The key to good dry aging is a controlled cooling room. I like the temperature to be between 36 and 40 degrees. Good air flow is also necessary. Humidity is another great factor. 75-80% seems to be ideal. 


Dehumidifying a cooler is not an easy task. This is because the process of pulling moisture out of the air involves cooling the air for the water to separate. When you are slightly over freezing already, dehumidifiers tend to freeze up before they do much good. We found this bad boy last winter and she has really been working well. Although, occasionally we do have to let her defrost. There is actually a lot of moisture in hanging carcasses that needs to be removed for good curing. 

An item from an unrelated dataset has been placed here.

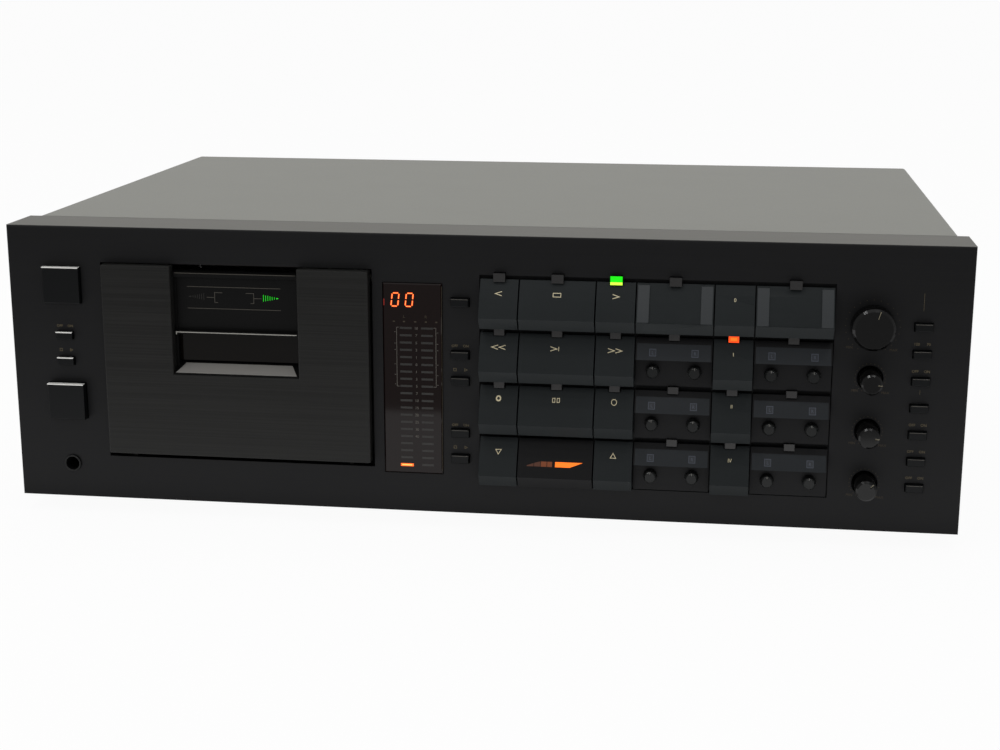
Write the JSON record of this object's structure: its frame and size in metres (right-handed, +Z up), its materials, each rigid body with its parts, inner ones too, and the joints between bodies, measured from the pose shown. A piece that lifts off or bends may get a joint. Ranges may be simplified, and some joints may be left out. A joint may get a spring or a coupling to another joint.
{
  "type": "cassette deck",
  "caption": "Full-width hi-fi auto-reverse cassette deck with a tilting cassette door, a matrix of wedge-shaped keys, level knobs, trimmers and a smoked meter window.",
  "frame": {"origin": "on the floor, under the middle of the deck's bounding box", "axes": "+X to the right seen from the front, +Y to the back, +Z up"},
  "size_m": [0.45, 0.305, 0.142],
  "materials": {
    "panel_black": "black anodised, satin",
    "cover_grey": "satin warm grey",
    "chassis_steel": "plated",
    "door_metal": "black anodised, satin",
    "moulding_black": "satin",
    "key_grey": "satin",
    "button_black": "satin",
    "knob_black": "satin gloss",
    "smoked_lens": "smoked, clear",
    "clear_lens": "clear",
    "spindle_grey": "moulded"
  },
  "bodies": {
    "deck": {"front_panel": "panel_black", "top_cover": "cover_grey", "chassis_pan": "chassis_steel", "key_frame": "moulding_black", "meter_window": "smoked_lens", "transport_frame": "chassis_steel"},
    "door": {"cassette_door": "door_metal", "cassette_holder": "moulding_black", "holder_window": "clear_lens"},
    "supply_spindle": {"supply_spindle": "spindle_grey"},
    "takeup_spindle": {"takeup_spindle": "spindle_grey"},
    "master_level_knob": {"master_level_knob": "knob_black"},
    "reverse_play_key": {"reverse_play_key": "key_grey"},
    "stop_key": {"stop_key": "key_grey"},
    "forward_play_key": {"forward_play_key": "key_grey"},
    "eject_button": {"eject_button": "button_black"},
    "power_button": {"power_button": "button_black"},
    "level_key": {"level_key": "key_grey"},
    "calibration_reset_key": {"calibration_reset_key": "key_grey"},
    "bias_key": {"bias_key": "key_grey"},
    "rewind_key": {"rewind_key": "key_grey"},
    "cue_key": {"cue_key": "key_grey"},
    "fast_forward_key": {"fast_forward_key": "key_grey"},
    "tape_type_1_key": {"tape_type_1_key": "key_grey"},
    "record_mute_key": {"record_mute_key": "key_grey"},
    "pause_key": {"pause_key": "key_grey"},
    "record_key": {"record_key": "key_grey"},
    "tape_type_2_key": {"tape_type_2_key": "key_grey"},
    "fade_down_key": {"fade_down_key": "key_grey"},
    "fade_up_key": {"fade_up_key": "key_grey"},
    "tape_type_3_key": {"tape_type_3_key": "key_grey"},
    "left_level_knob": {"left_level_knob": "knob_black"},
    "right_level_knob": {"right_level_knob": "knob_black"},
    "output_level_knob": {"output_level_knob": "knob_black"},
    "timer_mode_button": {"timer_mode_button": "button_black"},
    "timer_switch_button": {"timer_switch_button": "button_black"},
    "counter_reset_button": {"counter_reset_button": "button_black"},
    "memory_button": {"memory_button": "button_black"},
    "memory_mode_button": {"memory_mode_button": "button_black"},
    "auto_record_button": {"auto_record_button": "button_black"},
    "auto_record_mode_button": {"auto_record_mode_button": "button_black"},
    "monitor_button": {"monitor_button": "button_black"},
    "equalizer_button": {"equalizer_button": "button_black"},
    "noise_reduction_button": {"noise_reduction_button": "button_black"},
    "noise_reduction_type_button": {"noise_reduction_type_button": "button_black"},
    "multiplex_filter_button": {"multiplex_filter_button": "button_black"},
    "subsonic_filter_button": {"subsonic_filter_button": "button_black"},
    "record_pause_button": {"record_pause_button": "button_black"},
    "bias_trimmer_1_left": {"bias_trimmer_1_left": "knob_black"},
    "bias_trimmer_1_right": {"bias_trimmer_1_right": "knob_black"},
    "bias_trimmer_2_left": {"bias_trimmer_2_left": "knob_black"},
    "bias_trimmer_2_right": {"bias_trimmer_2_right": "knob_black"},
    "bias_trimmer_3_left": {"bias_trimmer_3_left": "knob_black"},
    "bias_trimmer_3_right": {"bias_trimmer_3_right": "knob_black"},
    "level_trimmer_1_left": {"level_trimmer_1_left": "knob_black"},
    "level_trimmer_1_right": {"level_trimmer_1_right": "knob_black"},
    "level_trimmer_2_left": {"level_trimmer_2_left": "knob_black"},
    "level_trimmer_2_right": {"level_trimmer_2_right": "knob_black"},
    "level_trimmer_3_left": {"level_trimmer_3_left": "knob_black"},
    "level_trimmer_3_right": {"level_trimmer_3_right": "knob_black"}
  },
  "joints": [
    {"name": "door_hinge", "type": "hinge", "parent": "deck", "child": "door", "pos_m": [-0.1135, -0.132, 0.0321], "axis": [1, 0, 0], "range_deg": [0, 20]},
    {"name": "supply_spindle_turn", "type": "hinge", "parent": "deck", "child": "supply_spindle", "pos_m": [-0.13475, -0.1144, 0.0846], "axis": [0, 1, 0], "continuous": true},
    {"name": "takeup_spindle_turn", "type": "hinge", "parent": "deck", "child": "takeup_spindle", "pos_m": [-0.09225, -0.1144, 0.0846], "axis": [0, 1, 0], "continuous": true},
    {"name": "master_level_knob_turn", "type": "hinge", "parent": "deck", "child": "master_level_knob", "pos_m": [0.18145, -0.139, 0.1049], "axis": [0, 1, 0], "range_deg": [-167, 133]},
    {"name": "reverse_play_key_press", "type": "slide", "parent": "deck", "child": "reverse_play_key", "axis": [0, 1, 0], "range_m": [0, 0.002], "stiffness_N_per_m": 300},
    {"name": "stop_key_press", "type": "slide", "parent": "deck", "child": "stop_key", "axis": [0, 1, 0], "range_m": [0, 0.002], "stiffness_N_per_m": 300},
    {"name": "forward_play_key_press", "type": "slide", "parent": "deck", "child": "forward_play_key", "axis": [0, 1, 0], "range_m": [0, 0.002], "stiffness_N_per_m": 300},
    {"name": "eject_button_press", "type": "slide", "parent": "deck", "child": "eject_button", "axis": [0, 1, 0], "range_m": [0, 0.0024], "stiffness_N_per_m": 350},
    {"name": "power_button_press", "type": "slide", "parent": "deck", "child": "power_button", "axis": [0, 1, 0], "range_m": [0, 0.0024], "stiffness_N_per_m": 350},
    {"name": "level_key_press", "type": "slide", "parent": "deck", "child": "level_key", "axis": [0, 1, 0], "range_m": [0, 0.002], "stiffness_N_per_m": 300},
    {"name": "calibration_reset_key_press", "type": "slide", "parent": "deck", "child": "calibration_reset_key", "axis": [0, 1, 0], "range_m": [0, 0.002], "stiffness_N_per_m": 300},
    {"name": "bias_key_press", "type": "slide", "parent": "deck", "child": "bias_key", "axis": [0, 1, 0], "range_m": [0, 0.002], "stiffness_N_per_m": 300},
    {"name": "rewind_key_press", "type": "slide", "parent": "deck", "child": "rewind_key", "axis": [0, 1, 0], "range_m": [0, 0.002], "stiffness_N_per_m": 300},
    {"name": "cue_key_press", "type": "slide", "parent": "deck", "child": "cue_key", "axis": [0, 1, 0], "range_m": [0, 0.002], "stiffness_N_per_m": 300},
    {"name": "fast_forward_key_press", "type": "slide", "parent": "deck", "child": "fast_forward_key", "axis": [0, 1, 0], "range_m": [0, 0.002], "stiffness_N_per_m": 300},
    {"name": "tape_type_1_key_press", "type": "slide", "parent": "deck", "child": "tape_type_1_key", "axis": [0, 1, 0], "range_m": [0, 0.002], "stiffness_N_per_m": 300},
    {"name": "record_mute_key_press", "type": "slide", "parent": "deck", "child": "record_mute_key", "axis": [0, 1, 0], "range_m": [0, 0.002], "stiffness_N_per_m": 300},
    {"name": "pause_key_press", "type": "slide", "parent": "deck", "child": "pause_key", "axis": [0, 1, 0], "range_m": [0, 0.002], "stiffness_N_per_m": 300},
    {"name": "record_key_press", "type": "slide", "parent": "deck", "child": "record_key", "axis": [0, 1, 0], "range_m": [0, 0.002], "stiffness_N_per_m": 300},
    {"name": "tape_type_2_key_press", "type": "slide", "parent": "deck", "child": "tape_type_2_key", "axis": [0, 1, 0], "range_m": [0, 0.002], "stiffness_N_per_m": 300},
    {"name": "fade_down_key_press", "type": "slide", "parent": "deck", "child": "fade_down_key", "axis": [0, 1, 0], "range_m": [0, 0.002], "stiffness_N_per_m": 300},
    {"name": "fade_up_key_press", "type": "slide", "parent": "deck", "child": "fade_up_key", "axis": [0, 1, 0], "range_m": [0, 0.002], "stiffness_N_per_m": 300},
    {"name": "tape_type_3_key_press", "type": "slide", "parent": "deck", "child": "tape_type_3_key", "axis": [0, 1, 0], "range_m": [0, 0.002], "stiffness_N_per_m": 300},
    {"name": "left_level_knob_turn", "type": "hinge", "parent": "deck", "child": "left_level_knob", "pos_m": [0.18145, -0.139, 0.0808], "axis": [0, 1, 0], "range_deg": [-243, 57]},
    {"name": "right_level_knob_turn", "type": "hinge", "parent": "deck", "child": "right_level_knob", "pos_m": [0.18145, -0.139, 0.056], "axis": [0, 1, 0], "range_deg": [-243, 57]},
    {"name": "output_level_knob_turn", "type": "hinge", "parent": "deck", "child": "output_level_knob", "pos_m": [0.18145, -0.139, 0.0312], "axis": [0, 1, 0], "range_deg": [-194, 106]},
    {"name": "timer_mode_button_press", "type": "slide", "parent": "deck", "child": "timer_mode_button", "axis": [0, 1, 0], "range_m": [0, 0.0018], "stiffness_N_per_m": 250},
    {"name": "timer_switch_button_press", "type": "slide", "parent": "deck", "child": "timer_switch_button", "axis": [0, 1, 0], "range_m": [0, 0.0018], "stiffness_N_per_m": 250},
    {"name": "counter_reset_button_press", "type": "slide", "parent": "deck", "child": "counter_reset_button", "axis": [0, 1, 0], "range_m": [0, 0.0018], "stiffness_N_per_m": 250},
    {"name": "memory_button_press", "type": "slide", "parent": "deck", "child": "memory_button", "axis": [0, 1, 0], "range_m": [0, 0.0018], "stiffness_N_per_m": 250},
    {"name": "memory_mode_button_press", "type": "slide", "parent": "deck", "child": "memory_mode_button", "axis": [0, 1, 0], "range_m": [0, 0.0018], "stiffness_N_per_m": 250},
    {"name": "auto_record_button_press", "type": "slide", "parent": "deck", "child": "auto_record_button", "axis": [0, 1, 0], "range_m": [0, 0.0018], "stiffness_N_per_m": 250},
    {"name": "auto_record_mode_button_press", "type": "slide", "parent": "deck", "child": "auto_record_mode_button", "axis": [0, 1, 0], "range_m": [0, 0.0018], "stiffness_N_per_m": 250},
    {"name": "monitor_button_press", "type": "slide", "parent": "deck", "child": "monitor_button", "axis": [0, 1, 0], "range_m": [0, 0.0018], "stiffness_N_per_m": 250},
    {"name": "equalizer_button_press", "type": "slide", "parent": "deck", "child": "equalizer_button", "axis": [0, 1, 0], "range_m": [0, 0.0018], "stiffness_N_per_m": 250},
    {"name": "noise_reduction_button_press", "type": "slide", "parent": "deck", "child": "noise_reduction_button", "axis": [0, 1, 0], "range_m": [0, 0.0018], "stiffness_N_per_m": 250},
    {"name": "noise_reduction_type_button_press", "type": "slide", "parent": "deck", "child": "noise_reduction_type_button", "axis": [0, 1, 0], "range_m": [0, 0.0018], "stiffness_N_per_m": 250},
    {"name": "multiplex_filter_button_press", "type": "slide", "parent": "deck", "child": "multiplex_filter_button", "axis": [0, 1, 0], "range_m": [0, 0.0018], "stiffness_N_per_m": 250},
    {"name": "subsonic_filter_button_press", "type": "slide", "parent": "deck", "child": "subsonic_filter_button", "axis": [0, 1, 0], "range_m": [0, 0.0018], "stiffness_N_per_m": 250},
    {"name": "record_pause_button_press", "type": "slide", "parent": "deck", "child": "record_pause_button", "axis": [0, 1, 0], "range_m": [0, 0.0018], "stiffness_N_per_m": 250},
    {"name": "bias_trimmer_1_left_turn", "type": "hinge", "parent": "deck", "child": "bias_trimmer_1_left", "pos_m": [0.1371, -0.139, 0.0813], "axis": [0, 1, 0], "range_deg": [-150, 150]},
    {"name": "bias_trimmer_1_right_turn", "type": "hinge", "parent": "deck", "child": "bias_trimmer_1_right", "pos_m": [0.1563, -0.139, 0.0813], "axis": [0, 1, 0], "range_deg": [-150, 150]},
    {"name": "bias_trimmer_2_left_turn", "type": "hinge", "parent": "deck", "child": "bias_trimmer_2_left", "pos_m": [0.1371, -0.139, 0.0562], "axis": [0, 1, 0], "range_deg": [-150, 150]},
    {"name": "bias_trimmer_2_right_turn", "type": "hinge", "parent": "deck", "child": "bias_trimmer_2_right", "pos_m": [0.1563, -0.139, 0.0562], "axis": [0, 1, 0], "range_deg": [-150, 150]},
    {"name": "bias_trimmer_3_left_turn", "type": "hinge", "parent": "deck", "child": "bias_trimmer_3_left", "pos_m": [0.1371, -0.139, 0.0311], "axis": [0, 1, 0], "range_deg": [-150, 150]},
    {"name": "bias_trimmer_3_right_turn", "type": "hinge", "parent": "deck", "child": "bias_trimmer_3_right", "pos_m": [0.1563, -0.139, 0.0311], "axis": [0, 1, 0], "range_deg": [-150, 150]},
    {"name": "level_trimmer_1_left_turn", "type": "hinge", "parent": "deck", "child": "level_trimmer_1_left", "pos_m": [0.0833, -0.139, 0.0813], "axis": [0, 1, 0], "range_deg": [-150, 150]},
    {"name": "level_trimmer_1_right_turn", "type": "hinge", "parent": "deck", "child": "level_trimmer_1_right", "pos_m": [0.1025, -0.139, 0.0813], "axis": [0, 1, 0], "range_deg": [-150, 150]},
    {"name": "level_trimmer_2_left_turn", "type": "hinge", "parent": "deck", "child": "level_trimmer_2_left", "pos_m": [0.0833, -0.139, 0.0562], "axis": [0, 1, 0], "range_deg": [-150, 150]},
    {"name": "level_trimmer_2_right_turn", "type": "hinge", "parent": "deck", "child": "level_trimmer_2_right", "pos_m": [0.1025, -0.139, 0.0562], "axis": [0, 1, 0], "range_deg": [-150, 150]},
    {"name": "level_trimmer_3_left_turn", "type": "hinge", "parent": "deck", "child": "level_trimmer_3_left", "pos_m": [0.0833, -0.139, 0.0311], "axis": [0, 1, 0], "range_deg": [-150, 150]},
    {"name": "level_trimmer_3_right_turn", "type": "hinge", "parent": "deck", "child": "level_trimmer_3_right", "pos_m": [0.1025, -0.139, 0.0311], "axis": [0, 1, 0], "range_deg": [-150, 150]}
  ]
}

Surface mold overtime is not uncommon at all. Dry aging seals the outer layer of the fat or meat and allows the muscle to naturally break down without drying out.


This chuck roast is just as tender and moist as can be. 

Aging beef is noticeable. Most meat at the super market has not been aged at all. Dry aging allows nature to run her course. In time she breaks down the muscle fibers and allows meat to naturally become tender. Quality beef takes quality time to cure. 






Detachment

 St. Anthony, pray for us!




Saturday, June 11, 2022

Retreat

Last week the Diocese of Cheyenne priests went on their annual five day retreat. Most of the boys went down to Colorado Springs. Chief and I, however, drew the lucky card of going to Our Lady of the Pines in Story, WY.


Absolutely beautiful. The wildflowers reminded me of my childhood summers in the southern Big Horns. 


We first had to reconnoiter this new land. 


Turns out there was an military battle here between the calvary and the Indians. 


Westward expansion did not come without cost. 


Beside restful waters He leads me. 


He leads me on the path of righteousness.


The water I shall give him will become a spring of water welling up to eternal life. 

The Lord knows what we need before we do. Retreats get us square in the saddle with Him. Time alone in the mountains with nothing but beef, a horse, and Jesus in the Eucharist, couldn't have been more ideal. Now let's get to work.